U.S. LNG won’t replace Russian gas as Europe seeks new supplies


U.S. LNG won’t replace Russian gas as Europe seeks new supplies


LONDON (Bloomberg) -- U.S. exports of LNG won’t be able to replace Russian exports to Europe as the Ukrainian crisis threatens to disrupt flows to the region.

U.S. LNG supplies expected to start in the first quarter of 2016 won’t be enough to compensate for Russia supplies that meet about 30% of Europe’s gas needs, said Jean Abiteboul, President of Cheniere Supply & Marketing. U.S. LNG exports won’t have any bearing in the current conflict and deliveries will likely target higher-price markets in Asia, said Will Pearson, director for global energy and natural resources at consultant Eurasia Group.

“You cannot replace Russian gas with any kind of LNG, especially by U.S. LNG only,” Abiteboul said yesterday, May 19, in an interview at the Flame conference in Amsterdam. “It will probably force people to think more accurately on the diversification of supply, security of supply and not only price and could give an additional chance for LNG imports into Europe, including U.S.”

The European Commission, the 28-nation bloc’s executive, will by June prepare a road map on how to cut reliance on Russian imports and increase security of supply as tensions between Russia and Ukraine escalate. About half of Russia’s gas exports to Europe are carried through pipelines crossing Ukraine. Disputes between the two nations disrupted supplies of the fuel to Europe in 2006 and 2009.

Cheniere Energy’s Sabine Pass terminal is the only facility in the lower 48 states to obtain a full U.S. export permit.

U.S. LNG and alternative supplies such as the Shah Deniz project in Azerbaijan are unlikely to come to Europe after UK gas prices on the National Balancing Point fell 36% this year and freezing weather boosted U.S. futures on the Henry Hub by 6.8%, said Thierry Bros, an analyst at Societe Generale. UK prices need to be at Henry Hub plus $6 per MMBtu for the arbitrage to work, he said in Amsterdam.

UK next-month gas rose 0.3% to settle at $7.40 per MMBtu on London’s ICE Futures Europe exchange after reaching a three-year low of 44.05 earlier yesterday. The comparable U.S. contract gained 1.3% to $4.47 per MMBtu.

"Europe can do things, but I don’t think U.S. exports or global LNG is a panacea for Europe,” Andrew Walker, head of LNG strategy at BG Group, said in Amsterdam yesterday. “If Europe needs LNG, it has the infrastructure, it has an option to pull global gas. The trouble is that global gas is more expensive than Russian gas.”

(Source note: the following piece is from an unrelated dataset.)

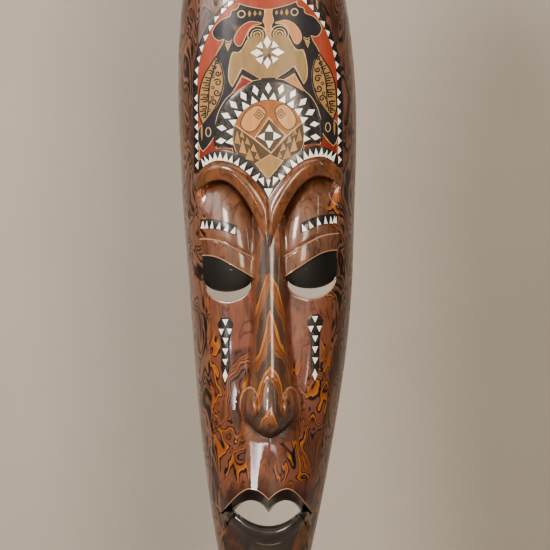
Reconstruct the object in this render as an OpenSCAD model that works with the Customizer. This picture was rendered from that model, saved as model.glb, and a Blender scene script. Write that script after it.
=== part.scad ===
/* [Mask] */
// Height of the mask from top to chin
mask_h = 1000; // [960:10:1040]
// Half of the width at the widest place
half_w = 108.3; // [100:0.5:115]
// Depth of the plain half-round form, before the features are carved
crest_d = 76; // [70:1:82]
// Squareness of the half-round form across the mask
roundness = 2.3; // [2:0.1:2.6]
// Height of the top of the mask above the hanger's hinge
top_z = 70; // [66:1:76]

/* [Face] */
// Depth of the eye sockets at their top
socket_d = 20; // [14:1:22]
// Height of the brow roll
brow_h = 5; // [3:0.5:7]
// How far the eyelids swell out of their sockets
lid_h = 23; // [18:1:25]
// Height of the nose above the plain form at its tip
nose_h = 26; // [18:1:30]
// Depth of the bevel behind the upper lip
bevel_d = 19; // [12:1:20]

/* [Hollow back] */
// Depth of the hollow at its deepest place
hollow_d = 44; // [36:1:46]
// Solid wood left above the hollow
land_h = 130; // [120:5:150]
// Solid wood left below the hollow
chin_land_h = 70; // [60:5:90]
// Depth of the pocket that the hanger lies in
pocket_d = 8.5; // [8:0.5:10]

/* [Inlay] */
// Depth of the black beds below the surface
bed_t = 2.2; // [1.6:0.1:3]
// How far the beds stand proud of the wood
bed_proud = 0.3; // [0.2:0.05:0.5]
// Thickness of the shell chips
chip_t = 1.8; // [1.4:0.1:2]
// How far the chips stand proud of the wood
chip_proud = 0.8; // [0.6:0.05:1]

/* [Hanger] */
// Width of the hanger's strap
strap_w = 14; // [12:1:16]
// Thickness of the strap
strap_t = 1.2; // [1:0.1:1.5]
// Radius of the ring's wire
wire_r = 1.2; // [1:0.1:1.3]
// Radius of the ring, to the middle of its wire
ring_r = 11; // [10:0.5:12]
// Radial clearance between the ring's bar and the rolled eye
eye_gap = 0.05; // [0.03:0.01:0.1]

/* [Hidden] */
$fn = 48;
wood_colour = "#8a4a28";
bed_colour = "#24211f";
shell_colour = "#f4eee2";
steel_colour = "#b9bcc0";
// The carving is laid out for a form 1000 high and stretched to mask_h
stretch = mask_h / 1000;
// Heights down from the top, for a mask 1000 high
wide_t = 330;
chin_t = 1000;
// The form's two ends are cut off flat this far in
end_t = 2;
arch_t = 305;
arch_a = 84;
arch_b = 114;
arch_low_t = 408;
band_w = 6.5;
burst_t = 367;
star_t = 267;
eye_a = 50;
mouth_a = 42;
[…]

The global impact of future LNG exports has already started, Abiteboul said at the conference, citing U.S. coal exports to Germany, price reviews in Europe and pressure on prices in Asia linked to the Japan Crude Cocktail marker. U.S. LNG exports to Europe are profitable versus current oil-linked gas prices, he said. Gazprom sells most of its gas to the region under long-term contracts at prices linked to oil, in a system that has been challenged by buyers including RWE, Germany’s second-largest utility.

Gazprom billed Ukraine for 114 million cubic meters of gas a day in June, or about $1.66 bn, assuming a price of $485 a thousand cubic meters charged since April. Supplies will stop on June 3 unless Gazprom receives some payment by June 2, according to Sergei Kupriyanov, a spokesman for Gazprom.

Russia is boosting gas supplies to Europe to “kill competition” from potential new projects before they even start, Bros said. They also want to have European storages filled in case of a supply disruption to Ukraine, he added.

Gazprom’s gas exports to western Europe were at 448 million cubic meters on May 15, up from 425 million at the beginning of the month, according to data from the Russian Energy Ministry’s CDU-TEK unit.

“It’s a matter of political willingness, it’s also a matter of costs and my guess is that in the end is that Russia will continue to play a very important role in Europe especially if the crisis in Ukraine finds a peaceful solution,” Abiteboul said.